▼

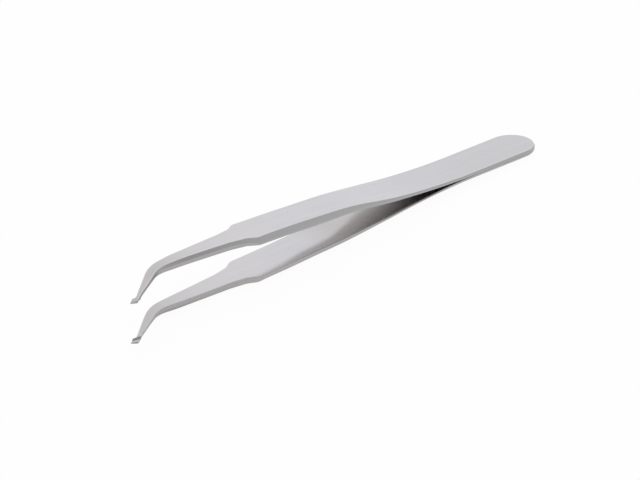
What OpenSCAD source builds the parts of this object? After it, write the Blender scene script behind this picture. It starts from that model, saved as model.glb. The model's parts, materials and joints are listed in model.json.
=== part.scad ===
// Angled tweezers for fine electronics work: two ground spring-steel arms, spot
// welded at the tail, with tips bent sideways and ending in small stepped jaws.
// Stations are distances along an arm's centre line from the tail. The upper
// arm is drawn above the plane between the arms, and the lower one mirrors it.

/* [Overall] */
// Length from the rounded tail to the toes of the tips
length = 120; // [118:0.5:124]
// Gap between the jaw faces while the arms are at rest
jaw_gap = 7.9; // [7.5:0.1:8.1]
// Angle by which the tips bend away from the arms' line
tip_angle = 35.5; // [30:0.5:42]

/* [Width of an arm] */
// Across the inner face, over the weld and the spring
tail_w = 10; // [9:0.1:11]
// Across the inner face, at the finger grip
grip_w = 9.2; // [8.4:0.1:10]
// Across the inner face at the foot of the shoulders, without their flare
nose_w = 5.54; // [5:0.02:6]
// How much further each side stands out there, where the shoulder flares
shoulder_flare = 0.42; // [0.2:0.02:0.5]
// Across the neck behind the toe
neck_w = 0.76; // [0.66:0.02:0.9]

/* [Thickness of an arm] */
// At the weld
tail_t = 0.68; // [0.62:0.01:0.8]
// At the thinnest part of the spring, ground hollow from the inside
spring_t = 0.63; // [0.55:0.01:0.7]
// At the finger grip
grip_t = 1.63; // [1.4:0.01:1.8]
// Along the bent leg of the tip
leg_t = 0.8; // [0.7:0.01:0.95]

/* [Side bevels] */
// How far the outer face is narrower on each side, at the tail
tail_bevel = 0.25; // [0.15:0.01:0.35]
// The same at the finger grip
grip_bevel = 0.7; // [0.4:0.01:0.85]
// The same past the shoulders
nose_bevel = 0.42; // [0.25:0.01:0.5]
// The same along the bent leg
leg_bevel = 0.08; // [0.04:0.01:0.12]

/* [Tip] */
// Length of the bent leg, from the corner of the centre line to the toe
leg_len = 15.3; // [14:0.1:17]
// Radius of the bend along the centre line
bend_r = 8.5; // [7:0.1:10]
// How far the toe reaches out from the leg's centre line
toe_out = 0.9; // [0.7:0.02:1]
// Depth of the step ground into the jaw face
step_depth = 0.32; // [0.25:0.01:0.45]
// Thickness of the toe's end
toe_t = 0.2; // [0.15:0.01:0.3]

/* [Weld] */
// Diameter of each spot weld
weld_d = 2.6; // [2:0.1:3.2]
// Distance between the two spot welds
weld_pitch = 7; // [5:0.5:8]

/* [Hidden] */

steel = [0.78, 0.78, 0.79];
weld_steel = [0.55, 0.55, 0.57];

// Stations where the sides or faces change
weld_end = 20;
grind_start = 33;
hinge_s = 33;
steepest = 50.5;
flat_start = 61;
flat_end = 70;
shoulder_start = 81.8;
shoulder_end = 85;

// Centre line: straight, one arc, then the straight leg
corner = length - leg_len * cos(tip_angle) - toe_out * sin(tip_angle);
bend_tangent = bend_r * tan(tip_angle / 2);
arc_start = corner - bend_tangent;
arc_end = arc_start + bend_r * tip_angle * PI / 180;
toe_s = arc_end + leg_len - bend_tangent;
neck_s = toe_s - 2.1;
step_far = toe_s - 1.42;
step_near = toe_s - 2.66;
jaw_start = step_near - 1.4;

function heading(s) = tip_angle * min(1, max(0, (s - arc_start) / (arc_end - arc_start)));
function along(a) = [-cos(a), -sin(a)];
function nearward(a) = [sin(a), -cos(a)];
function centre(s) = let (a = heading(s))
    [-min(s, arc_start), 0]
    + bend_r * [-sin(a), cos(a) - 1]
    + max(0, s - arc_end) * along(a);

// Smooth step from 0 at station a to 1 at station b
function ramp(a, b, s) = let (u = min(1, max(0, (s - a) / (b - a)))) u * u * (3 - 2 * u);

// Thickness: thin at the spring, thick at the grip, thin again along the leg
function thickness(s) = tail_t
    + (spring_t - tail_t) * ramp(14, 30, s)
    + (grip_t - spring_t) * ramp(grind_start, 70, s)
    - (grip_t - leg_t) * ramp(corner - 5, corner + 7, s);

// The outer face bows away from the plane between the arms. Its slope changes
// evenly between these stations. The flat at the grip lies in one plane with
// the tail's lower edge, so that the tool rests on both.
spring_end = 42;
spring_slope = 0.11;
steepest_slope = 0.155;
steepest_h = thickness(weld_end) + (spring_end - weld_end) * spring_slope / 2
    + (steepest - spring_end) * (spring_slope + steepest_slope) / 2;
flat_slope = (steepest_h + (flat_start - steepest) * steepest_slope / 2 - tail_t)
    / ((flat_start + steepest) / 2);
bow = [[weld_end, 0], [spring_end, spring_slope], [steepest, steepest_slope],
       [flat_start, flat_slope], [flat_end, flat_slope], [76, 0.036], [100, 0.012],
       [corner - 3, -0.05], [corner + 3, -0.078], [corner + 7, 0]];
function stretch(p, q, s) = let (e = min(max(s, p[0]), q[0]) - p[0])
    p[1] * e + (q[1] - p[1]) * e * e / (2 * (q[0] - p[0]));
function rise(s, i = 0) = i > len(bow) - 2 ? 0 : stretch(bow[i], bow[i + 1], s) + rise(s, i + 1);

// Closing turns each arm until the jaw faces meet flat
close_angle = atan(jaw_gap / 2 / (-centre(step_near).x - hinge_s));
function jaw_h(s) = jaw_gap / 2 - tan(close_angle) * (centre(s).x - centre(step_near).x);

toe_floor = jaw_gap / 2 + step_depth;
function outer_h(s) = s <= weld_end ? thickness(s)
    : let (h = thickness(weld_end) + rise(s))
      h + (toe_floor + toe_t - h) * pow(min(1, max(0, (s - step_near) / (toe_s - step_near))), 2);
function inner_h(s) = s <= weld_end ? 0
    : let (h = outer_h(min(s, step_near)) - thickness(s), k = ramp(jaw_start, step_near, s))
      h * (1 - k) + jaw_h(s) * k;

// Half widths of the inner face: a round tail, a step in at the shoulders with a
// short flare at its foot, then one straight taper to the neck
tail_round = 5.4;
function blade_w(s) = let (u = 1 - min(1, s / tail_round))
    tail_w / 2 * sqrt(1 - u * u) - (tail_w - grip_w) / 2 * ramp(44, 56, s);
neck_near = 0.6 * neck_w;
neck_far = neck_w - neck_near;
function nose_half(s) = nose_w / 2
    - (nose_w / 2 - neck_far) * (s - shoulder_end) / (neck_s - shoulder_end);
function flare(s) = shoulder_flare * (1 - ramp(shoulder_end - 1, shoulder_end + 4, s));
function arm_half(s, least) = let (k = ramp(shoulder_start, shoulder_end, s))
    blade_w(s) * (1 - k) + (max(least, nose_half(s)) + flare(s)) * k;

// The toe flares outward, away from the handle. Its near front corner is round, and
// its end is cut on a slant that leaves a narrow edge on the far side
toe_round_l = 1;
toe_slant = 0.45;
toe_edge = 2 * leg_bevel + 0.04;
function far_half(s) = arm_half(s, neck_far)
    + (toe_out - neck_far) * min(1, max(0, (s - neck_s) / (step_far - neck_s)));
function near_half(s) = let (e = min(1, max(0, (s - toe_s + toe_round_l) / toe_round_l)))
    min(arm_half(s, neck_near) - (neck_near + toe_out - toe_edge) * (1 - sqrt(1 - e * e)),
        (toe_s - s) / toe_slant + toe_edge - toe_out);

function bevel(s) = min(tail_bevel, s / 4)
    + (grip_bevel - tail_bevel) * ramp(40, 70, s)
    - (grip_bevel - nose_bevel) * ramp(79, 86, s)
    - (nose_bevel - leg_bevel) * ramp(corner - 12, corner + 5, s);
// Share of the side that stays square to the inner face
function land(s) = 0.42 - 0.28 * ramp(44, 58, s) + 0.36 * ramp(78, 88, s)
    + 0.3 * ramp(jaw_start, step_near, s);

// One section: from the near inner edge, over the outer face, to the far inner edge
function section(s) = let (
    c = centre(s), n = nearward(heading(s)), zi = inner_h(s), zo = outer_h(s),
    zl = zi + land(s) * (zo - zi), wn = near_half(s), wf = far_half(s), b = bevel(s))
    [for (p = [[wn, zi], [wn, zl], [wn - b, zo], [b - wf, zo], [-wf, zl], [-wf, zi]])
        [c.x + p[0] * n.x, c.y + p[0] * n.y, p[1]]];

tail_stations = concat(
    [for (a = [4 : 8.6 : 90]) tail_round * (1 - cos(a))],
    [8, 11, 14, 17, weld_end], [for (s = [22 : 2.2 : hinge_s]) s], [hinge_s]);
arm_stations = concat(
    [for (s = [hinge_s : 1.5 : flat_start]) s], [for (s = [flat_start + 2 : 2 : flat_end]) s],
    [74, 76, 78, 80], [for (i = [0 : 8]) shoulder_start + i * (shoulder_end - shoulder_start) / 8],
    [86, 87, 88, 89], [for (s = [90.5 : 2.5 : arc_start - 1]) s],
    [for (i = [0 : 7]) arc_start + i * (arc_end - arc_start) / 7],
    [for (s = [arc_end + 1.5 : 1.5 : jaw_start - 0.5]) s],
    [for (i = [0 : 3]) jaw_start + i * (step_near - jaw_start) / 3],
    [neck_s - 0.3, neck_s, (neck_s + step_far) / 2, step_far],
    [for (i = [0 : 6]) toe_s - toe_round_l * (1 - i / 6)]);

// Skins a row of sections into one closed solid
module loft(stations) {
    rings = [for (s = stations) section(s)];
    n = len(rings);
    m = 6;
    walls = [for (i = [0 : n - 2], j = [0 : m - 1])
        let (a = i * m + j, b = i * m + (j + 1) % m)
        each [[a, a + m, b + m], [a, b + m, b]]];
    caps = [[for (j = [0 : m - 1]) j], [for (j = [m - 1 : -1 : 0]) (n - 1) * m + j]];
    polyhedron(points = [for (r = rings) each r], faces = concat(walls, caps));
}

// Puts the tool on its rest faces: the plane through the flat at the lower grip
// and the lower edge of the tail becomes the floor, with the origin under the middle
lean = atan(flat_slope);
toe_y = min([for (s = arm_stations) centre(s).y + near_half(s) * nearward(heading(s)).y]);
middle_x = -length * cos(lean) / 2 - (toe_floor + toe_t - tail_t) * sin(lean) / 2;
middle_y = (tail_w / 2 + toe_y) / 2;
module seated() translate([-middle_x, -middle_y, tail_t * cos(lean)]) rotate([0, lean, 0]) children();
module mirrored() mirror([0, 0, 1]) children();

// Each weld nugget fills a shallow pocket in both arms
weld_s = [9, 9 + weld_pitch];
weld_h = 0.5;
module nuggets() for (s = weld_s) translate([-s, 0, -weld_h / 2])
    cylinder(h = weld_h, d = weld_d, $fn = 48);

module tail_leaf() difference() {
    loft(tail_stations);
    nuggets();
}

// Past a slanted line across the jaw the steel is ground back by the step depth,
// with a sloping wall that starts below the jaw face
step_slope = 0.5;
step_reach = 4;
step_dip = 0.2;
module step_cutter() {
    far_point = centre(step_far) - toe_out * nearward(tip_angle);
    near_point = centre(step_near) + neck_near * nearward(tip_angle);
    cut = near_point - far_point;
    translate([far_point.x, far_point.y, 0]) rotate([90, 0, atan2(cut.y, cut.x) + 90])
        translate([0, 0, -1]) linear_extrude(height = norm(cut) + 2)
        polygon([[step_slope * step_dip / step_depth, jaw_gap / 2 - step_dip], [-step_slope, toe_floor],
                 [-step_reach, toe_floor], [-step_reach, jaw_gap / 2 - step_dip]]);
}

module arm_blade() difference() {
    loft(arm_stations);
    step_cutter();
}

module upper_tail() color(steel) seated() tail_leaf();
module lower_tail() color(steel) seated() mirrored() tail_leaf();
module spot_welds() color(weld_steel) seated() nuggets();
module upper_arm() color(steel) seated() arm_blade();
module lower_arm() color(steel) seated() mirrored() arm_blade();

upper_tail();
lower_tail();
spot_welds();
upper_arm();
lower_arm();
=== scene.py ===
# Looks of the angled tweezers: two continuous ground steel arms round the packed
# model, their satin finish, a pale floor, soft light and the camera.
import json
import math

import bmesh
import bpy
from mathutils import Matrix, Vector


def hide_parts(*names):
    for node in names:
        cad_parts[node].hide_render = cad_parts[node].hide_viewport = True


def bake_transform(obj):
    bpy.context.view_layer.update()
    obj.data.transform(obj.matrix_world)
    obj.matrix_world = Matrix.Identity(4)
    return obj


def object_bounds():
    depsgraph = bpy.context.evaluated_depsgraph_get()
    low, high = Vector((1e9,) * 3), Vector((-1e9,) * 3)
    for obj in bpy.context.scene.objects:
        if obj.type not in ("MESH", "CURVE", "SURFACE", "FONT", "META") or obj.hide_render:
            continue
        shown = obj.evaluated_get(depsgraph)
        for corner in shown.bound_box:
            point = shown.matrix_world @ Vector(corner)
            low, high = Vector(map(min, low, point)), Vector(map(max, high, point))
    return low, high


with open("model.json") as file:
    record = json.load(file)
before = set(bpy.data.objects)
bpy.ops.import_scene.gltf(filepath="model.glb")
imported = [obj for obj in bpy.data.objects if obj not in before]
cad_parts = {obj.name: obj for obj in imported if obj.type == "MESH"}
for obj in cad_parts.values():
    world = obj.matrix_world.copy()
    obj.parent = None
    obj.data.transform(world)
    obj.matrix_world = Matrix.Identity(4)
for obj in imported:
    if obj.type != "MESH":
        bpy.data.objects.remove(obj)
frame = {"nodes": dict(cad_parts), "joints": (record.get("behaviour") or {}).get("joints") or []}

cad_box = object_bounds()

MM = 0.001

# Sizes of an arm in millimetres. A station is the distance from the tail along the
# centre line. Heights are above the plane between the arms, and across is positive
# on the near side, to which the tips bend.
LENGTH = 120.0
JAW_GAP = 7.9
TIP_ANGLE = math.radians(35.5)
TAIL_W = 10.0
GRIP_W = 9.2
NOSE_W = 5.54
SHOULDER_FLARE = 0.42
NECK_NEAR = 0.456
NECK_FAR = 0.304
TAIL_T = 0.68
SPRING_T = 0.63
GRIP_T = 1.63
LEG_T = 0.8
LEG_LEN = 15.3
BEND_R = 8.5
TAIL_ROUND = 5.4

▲

* DESCRIPTION OF THE TASK
Write out, from the lines above, only those from the line with "module arm_blade() difference()" to the line with "obj.data.transform(world)", exactly as given, including the first and the last.

* RESULT OF THE TASK
module arm_blade() difference() {
    loft(arm_stations);
    step_cutter();
}

module upper_tail() color(steel) seated() tail_leaf();
module lower_tail() color(steel) seated() mirrored() tail_leaf();
module spot_welds() color(weld_steel) seated() nuggets();
module upper_arm() color(steel) seated() arm_blade();
module lower_arm() color(steel) seated() mirrored() arm_blade();

upper_tail();
lower_tail();
spot_welds();
upper_arm();
lower_arm();
=== scene.py ===
# Looks of the angled tweezers: two continuous ground steel arms round the packed
# model, their satin finish, a pale floor, soft light and the camera.
import json
import math

import bmesh
import bpy
from mathutils import Matrix, Vector


def hide_parts(*names):
    for node in names:
        cad_parts[node].hide_render = cad_parts[node].hide_viewport = True


def bake_transform(obj):
    bpy.context.view_layer.update()
    obj.data.transform(obj.matrix_world)
    obj.matrix_world = Matrix.Identity(4)
    return obj


def object_bounds():
    depsgraph = bpy.context.evaluated_depsgraph_get()
    low, high = Vector((1e9,) * 3), Vector((-1e9,) * 3)
    for obj in bpy.context.scene.objects:
        if obj.type not in ("MESH", "CURVE", "SURFACE", "FONT", "META") or obj.hide_render:
            continue
        shown = obj.evaluated_get(depsgraph)
        for corner in shown.bound_box:
            point = shown.matrix_world @ Vector(corner)
            low, high = Vector(map(min, low, point)), Vector(map(max, high, point))
    return low, high


with open("model.json") as file:
    record = json.load(file)
before = set(bpy.data.objects)
bpy.ops.import_scene.gltf(filepath="model.glb")
imported = [obj for obj in bpy.data.objects if obj not in before]
cad_parts = {obj.name: obj for obj in imported if obj.type == "MESH"}
for obj in cad_parts.values():
    world = obj.matrix_world.copy()
    obj.parent = None
    obj.data.transform(world)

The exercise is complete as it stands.